The supporting characters aren't nearly as appealing, though lack of choice feels like a huge factor where that's concerned. Prue's ex, Andy, who just so happens to be a SFPD Detective, serves as a solid love interest for Prue, and temporary foil for the sisters, though at times his presence feels clumsily written in. He's killed in the crossfire of a Halliwell/Demon battle at the close of the season, something that, while sad for Prue, is somewhat of a relief given how repetitive his role in the show was getting. Andy's partner, Darryl Morris, feels like he's there (and I hate to say this) to tick a box in terms of cast diversity, because as a character in his own right he's fairly vacuous. Andy's death gives him the chance to step into a more prominent role in Season Two, but he has very little to do this year. Leo is only a recurring character here, though it's quite obvious that he will be sticking around following his reveal as the sisters' whitelighter – a sort of guardian angel for witches. He's got charm, for sure, though he fails to really stand out as much as you would expect given how heavily featured he ends up becoming later on in the series.

The show is admittedly clunky in a lot of the early episodes, but by the time the season reaches the halfway mark it starts to hit its stride. 'That '70s Episode' is the pinnacle of Charmed's debut season, pairing the rich history of the Halliwell family with the dynamic relationship between the three leads, as the girls travel back in time and meet their late mother and younger selves. 'Deja Vu All Over Again' also plays with the time-travelling element, resulting in the first sucker punch of the series; Andy's death. It's a twist that ups the stakes and leads to some wonderful character work in the following season. 'Out of Sight', another highlight, is the perfect blend of the real world threats the girls face (an overly nosy reporter) and the more sinister otherworldly ones (the Grimlocks). The antagonists greatly improve in the second half as well, culminating in a surprising but wonderful guest spot from David Carradine as time master Tempus in the season finale.
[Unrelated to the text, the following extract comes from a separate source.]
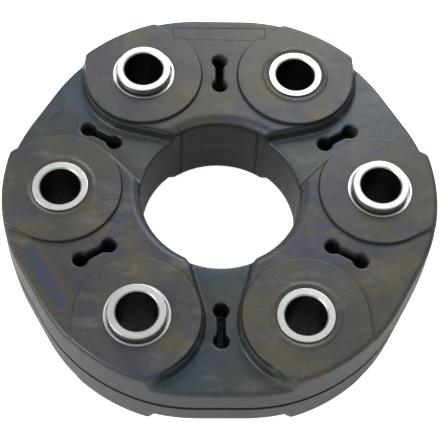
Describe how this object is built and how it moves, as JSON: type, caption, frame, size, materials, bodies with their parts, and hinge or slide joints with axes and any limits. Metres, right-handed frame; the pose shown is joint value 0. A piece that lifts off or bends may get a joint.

The confidence of the latter episodes leads into a stronger sophomore season, but the first year always felt like the purest representation of the show's original mantra: "three sisters who happen to be witches, not three witches who happen to be sisters". This is especially true of how wonderfully the sibling drama is played from the beginning. With a complicated history already in place thanks to Prue's distrust of Phoebe and her supposed role in Prue's breakup with her "chardonnay-slugging" fiance Roger, there's a well of drama ready to be bled dry the second Phoebe walks into the manor in the first episode. Piper's role as the middle sister holds remarkably true, as she spends a lot of her time playing referee between Prue and Phoebe, with the youngest sibling's proclivity for a more carefree lifestyle driving the older, more sensible sister crazy. Almost every episode is deeply rooted in the sisters' relationship, with their bond growing tighter the stronger their magic gets. It's a great concept that is, at least in these early episodes, executed beautifully.

Potions and Notions

The casting of the Halliwell women remains impeccable. Finola Hughes and Jennifer Rhodes were so great as the girls' mother Patty, and their Grams, Penny; it's no wonder they came back in many different instances throughout the show's eight years.
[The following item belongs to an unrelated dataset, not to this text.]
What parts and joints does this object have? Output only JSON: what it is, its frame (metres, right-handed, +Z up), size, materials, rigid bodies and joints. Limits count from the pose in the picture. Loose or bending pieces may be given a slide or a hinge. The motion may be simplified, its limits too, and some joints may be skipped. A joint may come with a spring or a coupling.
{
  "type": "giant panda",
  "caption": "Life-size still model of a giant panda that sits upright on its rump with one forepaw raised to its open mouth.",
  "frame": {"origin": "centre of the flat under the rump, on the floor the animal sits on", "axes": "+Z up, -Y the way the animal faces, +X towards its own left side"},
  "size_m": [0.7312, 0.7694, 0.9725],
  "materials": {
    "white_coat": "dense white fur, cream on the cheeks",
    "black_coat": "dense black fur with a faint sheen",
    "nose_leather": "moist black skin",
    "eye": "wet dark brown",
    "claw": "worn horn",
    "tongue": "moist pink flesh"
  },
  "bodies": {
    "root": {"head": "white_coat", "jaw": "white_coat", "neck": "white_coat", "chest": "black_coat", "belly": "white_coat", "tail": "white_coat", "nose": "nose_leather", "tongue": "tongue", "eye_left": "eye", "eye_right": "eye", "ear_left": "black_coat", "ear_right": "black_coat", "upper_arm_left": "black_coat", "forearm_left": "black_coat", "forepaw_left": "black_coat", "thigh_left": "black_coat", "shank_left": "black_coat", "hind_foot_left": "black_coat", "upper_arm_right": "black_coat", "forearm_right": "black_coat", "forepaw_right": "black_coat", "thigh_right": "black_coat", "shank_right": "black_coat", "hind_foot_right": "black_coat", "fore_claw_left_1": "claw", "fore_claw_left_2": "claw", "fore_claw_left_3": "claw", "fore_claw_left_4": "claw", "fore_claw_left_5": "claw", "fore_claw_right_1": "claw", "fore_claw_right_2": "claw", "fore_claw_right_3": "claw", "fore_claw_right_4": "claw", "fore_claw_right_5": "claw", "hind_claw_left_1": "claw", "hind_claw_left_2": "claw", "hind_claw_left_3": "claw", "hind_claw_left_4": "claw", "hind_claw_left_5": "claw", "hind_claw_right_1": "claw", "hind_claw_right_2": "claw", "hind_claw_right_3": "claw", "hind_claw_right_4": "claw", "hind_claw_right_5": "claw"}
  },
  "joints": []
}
I always get a kick out of Rebecca Balding's appearance as Aunt Jackie in 'The Fourth Sister', knowing about her role as Elise later on in the series. Hurray for double casting!

Speaking of casting blunders; I wasn't a huge fan of the original version of Victor Halliwell (later re-named Bennett). Thankfully this incarnation is retconned further down the line.

Spells and Chants

Piper: "Don't tell me you spent the night in a conical hat flying around the neighbourhood on a broomstick."

Piper: "Don't put me in the middle."
Prue: "I'm not, you were born in the middle."

Phoebe: "We're the Charmed Ones, Prue, not the Doomed Ones."

Prue: "Some of us have a job."
Phoebe: "Some of us have fun."
Piper: "And some of us are having a really bad hair day."

Grams: "What was the name of my husband?"
Prue: "Which husband?"

Prue: "We do good things together, helps offset the bad things."

Best Episode: That '70s Episode.

Honorable Mentions: Something Wicca This Way Comes, The Wendigo, Is There a Woogy in the House?, Out of Sight, Deja Vu All Over Again.

Worst Episode: The Wedding From Hell.

With strong characterization at its heart, Charmed's debut season is a wonderful, if slightly uneven start to the Halliwells’ journey.

7 out of 10 Power of Three spells.

7 comments:

sunbunny said...

I like The Wedding from Hell, thank you very much. Or at least I think I do. It's been so long since I've seen the series...

Phoebe's season one hair makes me sad.

Panda said...

Oh no, it’s aged so horribly. Those she demons, that dreadful love story... no thanks!

The hair wasn’t great. Honestly, none of the girls had their best looks this season, but the hair does greatly improve later on :)

Hw said...

I honestly think that "Thank You For Not Morphing" was the worst episode of the first season, and it's what nearly made me stop watching the show entirely despite loving the first two episodes (or at least, the first one, but the second one wasn't bad). It literally took me about ten rewatches of the first season to understand what was going on with the shapeshifters and Victor, and the details are still muddled in my head.

Prue's hair was my favorite in this season, especially when it was at its shortest in the beginning. I thought it gave her a more professional look, and when her hair was at its longest sometimes it just did whatever it wanted and didn't look as nicely maintained. I liked Piper's bangs in this season, too. We can probably all agree that Phoebe's hair was the worst in season one, though.

I appreciate you highlighting the fact that Andy was getting worn out as a character! I know a lot of fans who lament his leaving the show, but I just can't see how what he could have brought to the show after the fulfillment of his "will-she-won't-she" arc with Prue.

Panda said...

Absolutely. ‘Morphing’ was really messy, and the motives were so confusing on first watch.

sunbunny said...

Well, I also like BtVS’s Beer Bad so... :)

Panda said...

Yikes :)

Hw said...

I also actually like "Wedding From Hell" and BtVS' "Beer Bad." They're not great episodes, but they're hoaky so even though they're not good, they're fun enough in places, and the parts that are bad are fun to mock. Also, I would absolutely wear the jacket that Jade D'mon/Hecate wears in her first appearance.